-- Task to complete --
From the entries that follow, reproduce exactly and only the lines from the line with "roller_gear();" to the line with "record = json.load(file)", endpoints included.

-- Entries shown --
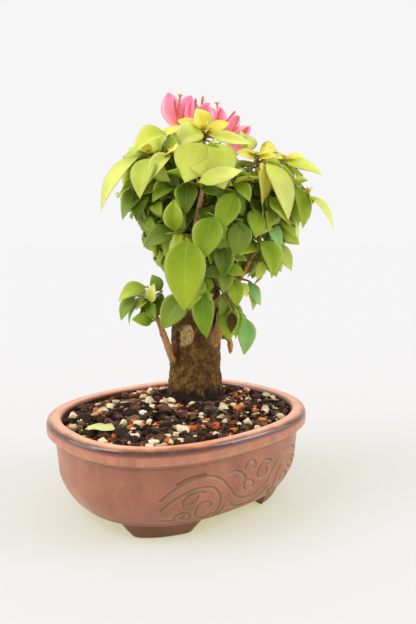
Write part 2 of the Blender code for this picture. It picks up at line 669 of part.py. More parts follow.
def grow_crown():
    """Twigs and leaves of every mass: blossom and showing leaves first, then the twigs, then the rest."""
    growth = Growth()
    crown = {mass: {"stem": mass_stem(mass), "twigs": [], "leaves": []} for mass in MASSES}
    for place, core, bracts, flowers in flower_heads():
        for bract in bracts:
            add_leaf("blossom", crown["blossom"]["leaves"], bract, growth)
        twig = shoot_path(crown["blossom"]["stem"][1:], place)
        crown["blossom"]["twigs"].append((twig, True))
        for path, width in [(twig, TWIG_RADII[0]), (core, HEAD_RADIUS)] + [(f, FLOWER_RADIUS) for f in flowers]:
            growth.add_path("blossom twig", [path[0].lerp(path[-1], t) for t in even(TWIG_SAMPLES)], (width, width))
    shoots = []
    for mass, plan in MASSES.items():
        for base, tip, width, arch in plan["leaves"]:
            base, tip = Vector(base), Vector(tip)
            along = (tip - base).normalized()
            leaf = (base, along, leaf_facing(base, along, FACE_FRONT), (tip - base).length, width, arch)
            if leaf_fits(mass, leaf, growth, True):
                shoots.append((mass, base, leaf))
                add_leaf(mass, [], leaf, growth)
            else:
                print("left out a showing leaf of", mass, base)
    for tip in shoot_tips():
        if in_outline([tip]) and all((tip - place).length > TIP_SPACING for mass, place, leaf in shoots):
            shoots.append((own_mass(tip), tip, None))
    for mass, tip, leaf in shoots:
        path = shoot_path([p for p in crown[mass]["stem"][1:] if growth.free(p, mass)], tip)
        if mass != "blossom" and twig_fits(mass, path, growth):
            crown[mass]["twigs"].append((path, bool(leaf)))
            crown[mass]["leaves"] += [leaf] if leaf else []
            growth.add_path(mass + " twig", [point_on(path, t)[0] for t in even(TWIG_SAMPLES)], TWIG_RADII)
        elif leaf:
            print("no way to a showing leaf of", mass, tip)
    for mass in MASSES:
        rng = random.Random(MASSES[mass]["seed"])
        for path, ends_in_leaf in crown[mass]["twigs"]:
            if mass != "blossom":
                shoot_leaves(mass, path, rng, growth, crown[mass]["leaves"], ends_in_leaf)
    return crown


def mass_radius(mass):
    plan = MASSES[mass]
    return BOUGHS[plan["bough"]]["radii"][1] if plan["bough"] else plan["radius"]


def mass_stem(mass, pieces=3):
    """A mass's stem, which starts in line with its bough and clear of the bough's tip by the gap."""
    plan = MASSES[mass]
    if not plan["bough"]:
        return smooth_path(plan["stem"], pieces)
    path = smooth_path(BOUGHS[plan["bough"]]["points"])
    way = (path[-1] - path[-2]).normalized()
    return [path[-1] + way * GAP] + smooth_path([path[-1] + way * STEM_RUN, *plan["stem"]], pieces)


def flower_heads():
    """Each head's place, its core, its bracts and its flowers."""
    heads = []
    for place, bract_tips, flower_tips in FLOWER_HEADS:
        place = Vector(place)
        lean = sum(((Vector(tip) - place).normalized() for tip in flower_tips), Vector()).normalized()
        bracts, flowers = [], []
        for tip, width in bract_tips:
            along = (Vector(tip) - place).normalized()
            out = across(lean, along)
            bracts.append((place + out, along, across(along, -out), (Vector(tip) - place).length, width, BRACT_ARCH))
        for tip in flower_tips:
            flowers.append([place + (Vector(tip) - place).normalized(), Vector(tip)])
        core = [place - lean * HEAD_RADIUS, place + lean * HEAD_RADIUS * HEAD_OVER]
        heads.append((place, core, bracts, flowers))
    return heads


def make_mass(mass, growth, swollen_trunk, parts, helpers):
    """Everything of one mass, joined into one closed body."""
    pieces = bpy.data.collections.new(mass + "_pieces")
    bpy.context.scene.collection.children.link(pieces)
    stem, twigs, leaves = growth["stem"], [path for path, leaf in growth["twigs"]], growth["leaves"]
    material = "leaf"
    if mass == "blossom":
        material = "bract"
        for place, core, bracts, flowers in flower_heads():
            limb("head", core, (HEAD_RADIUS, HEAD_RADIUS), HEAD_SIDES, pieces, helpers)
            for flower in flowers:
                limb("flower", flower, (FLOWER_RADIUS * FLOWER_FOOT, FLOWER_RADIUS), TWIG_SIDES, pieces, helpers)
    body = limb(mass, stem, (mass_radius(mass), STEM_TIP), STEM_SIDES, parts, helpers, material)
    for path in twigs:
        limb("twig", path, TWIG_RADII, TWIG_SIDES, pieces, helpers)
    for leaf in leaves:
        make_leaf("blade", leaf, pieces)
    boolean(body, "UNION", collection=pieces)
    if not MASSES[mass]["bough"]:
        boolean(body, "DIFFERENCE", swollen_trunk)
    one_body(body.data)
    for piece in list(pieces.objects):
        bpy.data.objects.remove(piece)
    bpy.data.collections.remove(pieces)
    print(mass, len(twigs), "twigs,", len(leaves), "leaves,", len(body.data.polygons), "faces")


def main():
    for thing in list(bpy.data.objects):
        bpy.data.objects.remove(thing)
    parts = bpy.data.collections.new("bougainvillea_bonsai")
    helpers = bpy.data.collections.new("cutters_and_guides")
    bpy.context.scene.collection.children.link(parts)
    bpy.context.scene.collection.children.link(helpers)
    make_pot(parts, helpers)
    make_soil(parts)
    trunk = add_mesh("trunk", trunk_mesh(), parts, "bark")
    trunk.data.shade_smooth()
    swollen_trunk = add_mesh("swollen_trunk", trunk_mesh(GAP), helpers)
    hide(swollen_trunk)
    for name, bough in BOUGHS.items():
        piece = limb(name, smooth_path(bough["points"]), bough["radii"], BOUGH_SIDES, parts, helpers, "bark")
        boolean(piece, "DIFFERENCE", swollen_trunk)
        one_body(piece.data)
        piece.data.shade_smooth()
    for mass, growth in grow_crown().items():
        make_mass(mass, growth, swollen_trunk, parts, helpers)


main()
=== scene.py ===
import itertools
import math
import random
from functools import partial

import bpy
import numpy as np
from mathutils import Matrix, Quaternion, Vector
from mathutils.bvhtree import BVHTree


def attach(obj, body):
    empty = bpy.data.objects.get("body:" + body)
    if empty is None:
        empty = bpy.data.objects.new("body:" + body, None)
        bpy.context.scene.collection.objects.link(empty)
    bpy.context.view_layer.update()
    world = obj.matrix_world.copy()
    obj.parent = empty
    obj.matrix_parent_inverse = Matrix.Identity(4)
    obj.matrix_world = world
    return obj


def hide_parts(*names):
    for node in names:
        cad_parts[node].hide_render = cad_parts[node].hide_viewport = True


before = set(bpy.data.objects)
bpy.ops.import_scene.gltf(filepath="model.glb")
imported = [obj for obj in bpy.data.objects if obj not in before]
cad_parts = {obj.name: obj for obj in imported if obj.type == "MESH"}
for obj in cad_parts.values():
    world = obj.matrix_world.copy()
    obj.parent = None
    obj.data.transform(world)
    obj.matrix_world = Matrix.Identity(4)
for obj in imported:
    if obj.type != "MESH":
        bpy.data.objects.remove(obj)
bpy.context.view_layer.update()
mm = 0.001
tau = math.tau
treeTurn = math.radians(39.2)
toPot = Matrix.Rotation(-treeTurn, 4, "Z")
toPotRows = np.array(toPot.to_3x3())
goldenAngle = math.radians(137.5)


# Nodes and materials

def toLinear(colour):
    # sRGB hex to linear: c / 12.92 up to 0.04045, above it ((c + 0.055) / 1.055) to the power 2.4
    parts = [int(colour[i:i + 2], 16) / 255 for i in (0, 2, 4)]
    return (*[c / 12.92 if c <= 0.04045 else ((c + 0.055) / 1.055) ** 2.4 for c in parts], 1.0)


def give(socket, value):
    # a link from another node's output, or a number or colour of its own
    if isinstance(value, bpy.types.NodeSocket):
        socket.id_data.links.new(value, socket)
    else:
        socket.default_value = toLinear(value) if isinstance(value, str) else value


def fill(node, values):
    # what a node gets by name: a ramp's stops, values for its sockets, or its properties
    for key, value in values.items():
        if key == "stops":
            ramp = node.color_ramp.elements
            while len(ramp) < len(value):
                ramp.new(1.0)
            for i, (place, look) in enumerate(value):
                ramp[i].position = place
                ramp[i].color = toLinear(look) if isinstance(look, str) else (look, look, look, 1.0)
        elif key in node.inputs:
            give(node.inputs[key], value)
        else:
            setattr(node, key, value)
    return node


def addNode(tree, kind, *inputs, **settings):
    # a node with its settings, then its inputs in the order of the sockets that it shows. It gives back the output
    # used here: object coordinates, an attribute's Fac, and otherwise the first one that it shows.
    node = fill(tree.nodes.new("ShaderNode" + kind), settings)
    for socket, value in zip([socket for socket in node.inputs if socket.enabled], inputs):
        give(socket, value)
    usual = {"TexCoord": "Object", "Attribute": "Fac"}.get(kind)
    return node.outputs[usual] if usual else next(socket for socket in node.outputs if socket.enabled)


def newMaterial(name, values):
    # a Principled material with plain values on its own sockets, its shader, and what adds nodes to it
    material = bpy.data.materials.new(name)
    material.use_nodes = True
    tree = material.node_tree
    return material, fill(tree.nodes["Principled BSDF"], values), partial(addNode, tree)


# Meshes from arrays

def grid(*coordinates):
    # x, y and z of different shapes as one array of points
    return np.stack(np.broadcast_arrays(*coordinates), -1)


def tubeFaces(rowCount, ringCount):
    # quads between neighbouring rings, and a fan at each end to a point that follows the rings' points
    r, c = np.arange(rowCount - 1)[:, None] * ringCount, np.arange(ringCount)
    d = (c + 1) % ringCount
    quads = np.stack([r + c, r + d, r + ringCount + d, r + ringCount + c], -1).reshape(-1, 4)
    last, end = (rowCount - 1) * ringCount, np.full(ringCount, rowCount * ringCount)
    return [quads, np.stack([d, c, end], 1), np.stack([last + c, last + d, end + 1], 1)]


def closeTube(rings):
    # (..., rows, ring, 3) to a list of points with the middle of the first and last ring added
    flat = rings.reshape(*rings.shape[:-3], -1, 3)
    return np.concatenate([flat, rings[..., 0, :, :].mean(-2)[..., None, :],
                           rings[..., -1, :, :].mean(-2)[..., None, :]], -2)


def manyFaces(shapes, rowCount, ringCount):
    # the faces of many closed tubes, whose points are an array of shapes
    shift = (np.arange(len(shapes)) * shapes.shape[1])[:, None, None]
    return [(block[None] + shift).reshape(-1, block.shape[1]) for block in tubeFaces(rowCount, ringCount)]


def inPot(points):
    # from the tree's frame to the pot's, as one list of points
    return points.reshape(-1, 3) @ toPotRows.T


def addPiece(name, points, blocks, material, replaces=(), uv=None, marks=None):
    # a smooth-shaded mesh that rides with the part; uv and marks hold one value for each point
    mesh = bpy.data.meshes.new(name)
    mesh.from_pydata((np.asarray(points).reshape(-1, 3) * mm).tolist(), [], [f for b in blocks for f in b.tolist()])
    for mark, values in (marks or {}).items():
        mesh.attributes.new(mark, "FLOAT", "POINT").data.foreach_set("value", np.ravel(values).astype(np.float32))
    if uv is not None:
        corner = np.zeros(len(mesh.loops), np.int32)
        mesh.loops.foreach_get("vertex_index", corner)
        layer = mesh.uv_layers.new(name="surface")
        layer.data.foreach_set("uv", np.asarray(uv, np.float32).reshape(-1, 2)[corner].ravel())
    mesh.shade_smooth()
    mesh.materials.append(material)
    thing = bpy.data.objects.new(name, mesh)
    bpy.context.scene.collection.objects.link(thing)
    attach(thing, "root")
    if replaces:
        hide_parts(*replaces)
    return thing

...

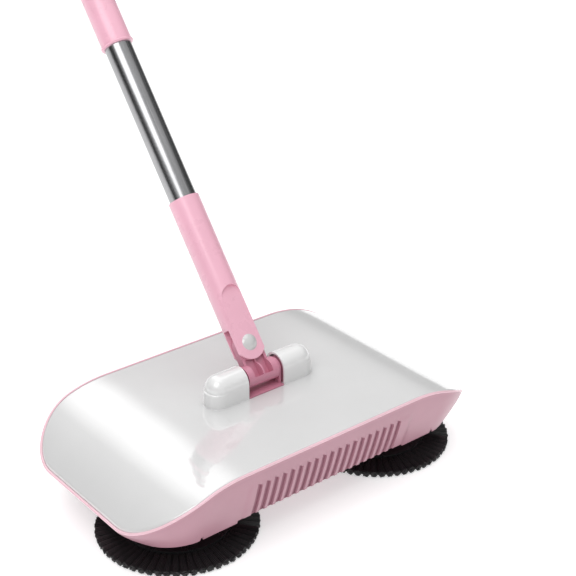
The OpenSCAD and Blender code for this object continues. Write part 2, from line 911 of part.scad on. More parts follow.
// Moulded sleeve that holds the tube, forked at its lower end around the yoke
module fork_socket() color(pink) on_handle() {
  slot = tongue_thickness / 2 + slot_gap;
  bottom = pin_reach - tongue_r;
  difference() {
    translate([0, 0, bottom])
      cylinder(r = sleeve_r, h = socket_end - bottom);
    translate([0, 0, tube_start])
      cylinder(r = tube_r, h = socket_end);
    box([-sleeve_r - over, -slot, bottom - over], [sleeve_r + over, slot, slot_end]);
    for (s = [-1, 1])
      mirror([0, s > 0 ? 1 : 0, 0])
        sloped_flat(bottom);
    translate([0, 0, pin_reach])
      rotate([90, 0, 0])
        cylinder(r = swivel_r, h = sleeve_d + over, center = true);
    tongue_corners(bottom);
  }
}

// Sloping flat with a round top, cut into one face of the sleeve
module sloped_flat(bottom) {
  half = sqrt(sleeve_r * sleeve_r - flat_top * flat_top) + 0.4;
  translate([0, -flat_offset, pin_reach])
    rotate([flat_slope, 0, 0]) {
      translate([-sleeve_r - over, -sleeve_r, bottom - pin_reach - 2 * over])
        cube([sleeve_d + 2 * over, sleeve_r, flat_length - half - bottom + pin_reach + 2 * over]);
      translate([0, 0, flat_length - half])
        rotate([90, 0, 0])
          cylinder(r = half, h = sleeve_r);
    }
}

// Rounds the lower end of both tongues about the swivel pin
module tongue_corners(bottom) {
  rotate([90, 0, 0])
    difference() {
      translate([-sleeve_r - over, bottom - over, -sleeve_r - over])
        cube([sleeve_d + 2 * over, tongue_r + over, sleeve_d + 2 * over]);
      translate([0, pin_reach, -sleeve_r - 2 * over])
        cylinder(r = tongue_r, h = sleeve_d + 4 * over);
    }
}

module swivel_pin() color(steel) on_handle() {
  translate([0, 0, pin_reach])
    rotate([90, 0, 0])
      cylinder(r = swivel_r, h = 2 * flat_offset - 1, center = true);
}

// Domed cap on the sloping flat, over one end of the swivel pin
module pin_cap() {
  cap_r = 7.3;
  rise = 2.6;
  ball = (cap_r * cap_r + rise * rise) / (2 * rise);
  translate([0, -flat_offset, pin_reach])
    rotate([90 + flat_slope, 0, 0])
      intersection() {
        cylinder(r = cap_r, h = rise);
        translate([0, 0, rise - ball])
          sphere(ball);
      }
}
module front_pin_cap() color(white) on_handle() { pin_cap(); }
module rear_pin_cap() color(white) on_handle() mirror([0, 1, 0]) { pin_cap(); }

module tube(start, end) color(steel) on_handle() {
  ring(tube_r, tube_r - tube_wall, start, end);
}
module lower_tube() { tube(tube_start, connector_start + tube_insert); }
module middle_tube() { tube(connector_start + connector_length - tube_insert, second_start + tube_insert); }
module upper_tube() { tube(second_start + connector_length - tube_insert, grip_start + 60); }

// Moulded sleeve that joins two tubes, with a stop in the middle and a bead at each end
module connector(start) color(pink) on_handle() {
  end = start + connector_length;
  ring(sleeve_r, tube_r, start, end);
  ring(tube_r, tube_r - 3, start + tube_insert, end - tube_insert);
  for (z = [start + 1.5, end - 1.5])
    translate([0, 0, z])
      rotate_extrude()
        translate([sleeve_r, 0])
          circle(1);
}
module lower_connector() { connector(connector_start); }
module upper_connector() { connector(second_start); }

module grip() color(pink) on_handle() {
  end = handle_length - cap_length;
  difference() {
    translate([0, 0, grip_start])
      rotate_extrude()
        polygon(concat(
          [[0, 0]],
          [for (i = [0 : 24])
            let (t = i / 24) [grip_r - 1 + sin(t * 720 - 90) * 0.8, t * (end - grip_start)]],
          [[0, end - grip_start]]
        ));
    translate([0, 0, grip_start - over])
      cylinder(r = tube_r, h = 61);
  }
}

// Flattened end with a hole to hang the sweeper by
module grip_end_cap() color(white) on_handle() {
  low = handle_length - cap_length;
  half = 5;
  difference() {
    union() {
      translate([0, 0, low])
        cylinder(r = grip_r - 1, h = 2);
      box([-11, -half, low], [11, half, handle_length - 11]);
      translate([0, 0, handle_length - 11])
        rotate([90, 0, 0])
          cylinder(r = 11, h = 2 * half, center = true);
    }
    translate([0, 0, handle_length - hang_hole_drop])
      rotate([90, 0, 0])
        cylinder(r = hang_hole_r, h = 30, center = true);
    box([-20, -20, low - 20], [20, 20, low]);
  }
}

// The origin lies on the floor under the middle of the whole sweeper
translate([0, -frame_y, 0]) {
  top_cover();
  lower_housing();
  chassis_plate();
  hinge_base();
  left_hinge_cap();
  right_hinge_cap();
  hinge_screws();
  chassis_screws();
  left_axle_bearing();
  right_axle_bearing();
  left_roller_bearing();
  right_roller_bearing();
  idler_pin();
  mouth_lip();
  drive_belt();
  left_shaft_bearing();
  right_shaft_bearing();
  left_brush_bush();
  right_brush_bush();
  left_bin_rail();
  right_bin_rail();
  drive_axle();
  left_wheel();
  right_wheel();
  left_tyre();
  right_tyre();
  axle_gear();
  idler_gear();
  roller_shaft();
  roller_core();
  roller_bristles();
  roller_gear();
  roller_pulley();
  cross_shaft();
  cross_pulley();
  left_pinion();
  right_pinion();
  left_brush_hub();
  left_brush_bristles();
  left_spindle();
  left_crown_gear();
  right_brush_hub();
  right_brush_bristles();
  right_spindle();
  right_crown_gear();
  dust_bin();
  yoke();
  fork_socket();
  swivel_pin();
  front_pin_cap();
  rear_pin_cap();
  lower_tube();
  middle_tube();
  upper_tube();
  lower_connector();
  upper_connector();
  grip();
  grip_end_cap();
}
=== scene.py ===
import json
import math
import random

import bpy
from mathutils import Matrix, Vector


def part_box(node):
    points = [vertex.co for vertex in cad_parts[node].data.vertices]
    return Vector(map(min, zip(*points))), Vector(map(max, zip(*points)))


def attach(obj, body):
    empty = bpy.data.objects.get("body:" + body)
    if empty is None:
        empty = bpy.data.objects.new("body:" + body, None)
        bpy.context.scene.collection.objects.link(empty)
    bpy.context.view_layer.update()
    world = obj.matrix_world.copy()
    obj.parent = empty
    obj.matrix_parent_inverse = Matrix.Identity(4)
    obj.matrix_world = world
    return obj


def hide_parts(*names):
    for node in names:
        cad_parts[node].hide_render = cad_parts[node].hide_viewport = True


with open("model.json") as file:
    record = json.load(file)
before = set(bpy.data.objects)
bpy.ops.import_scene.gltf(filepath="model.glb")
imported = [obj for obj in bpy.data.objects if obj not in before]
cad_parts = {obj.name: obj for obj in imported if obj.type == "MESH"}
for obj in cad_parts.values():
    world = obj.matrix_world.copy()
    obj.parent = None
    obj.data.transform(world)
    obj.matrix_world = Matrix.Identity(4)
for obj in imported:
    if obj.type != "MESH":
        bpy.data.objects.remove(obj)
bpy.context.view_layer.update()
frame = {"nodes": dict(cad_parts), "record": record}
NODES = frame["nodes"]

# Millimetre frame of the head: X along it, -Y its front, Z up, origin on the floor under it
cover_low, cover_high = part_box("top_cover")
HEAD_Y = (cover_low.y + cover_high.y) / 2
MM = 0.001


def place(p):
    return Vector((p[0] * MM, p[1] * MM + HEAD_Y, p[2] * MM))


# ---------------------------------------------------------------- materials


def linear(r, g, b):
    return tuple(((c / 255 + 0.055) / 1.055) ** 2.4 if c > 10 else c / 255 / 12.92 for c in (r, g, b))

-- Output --
  roller_gear();
  roller_pulley();
  cross_shaft();
  cross_pulley();
  left_pinion();
  right_pinion();
  left_brush_hub();
  left_brush_bristles();
  left_spindle();
  left_crown_gear();
  right_brush_hub();
  right_brush_bristles();
  right_spindle();
  right_crown_gear();
  dust_bin();
  yoke();
  fork_socket();
  swivel_pin();
  front_pin_cap();
  rear_pin_cap();
  lower_tube();
  middle_tube();
  upper_tube();
  lower_connector();
  upper_connector();
  grip();
  grip_end_cap();
}
=== scene.py ===
import json
import math
import random

import bpy
from mathutils import Matrix, Vector


def part_box(node):
    points = [vertex.co for vertex in cad_parts[node].data.vertices]
    return Vector(map(min, zip(*points))), Vector(map(max, zip(*points)))


def attach(obj, body):
    empty = bpy.data.objects.get("body:" + body)
    if empty is None:
        empty = bpy.data.objects.new("body:" + body, None)
        bpy.context.scene.collection.objects.link(empty)
    bpy.context.view_layer.update()
    world = obj.matrix_world.copy()
    obj.parent = empty
    obj.matrix_parent_inverse = Matrix.Identity(4)
    obj.matrix_world = world
    return obj


def hide_parts(*names):
    for node in names:
        cad_parts[node].hide_render = cad_parts[node].hide_viewport = True


with open("model.json") as file:
    record = json.load(file)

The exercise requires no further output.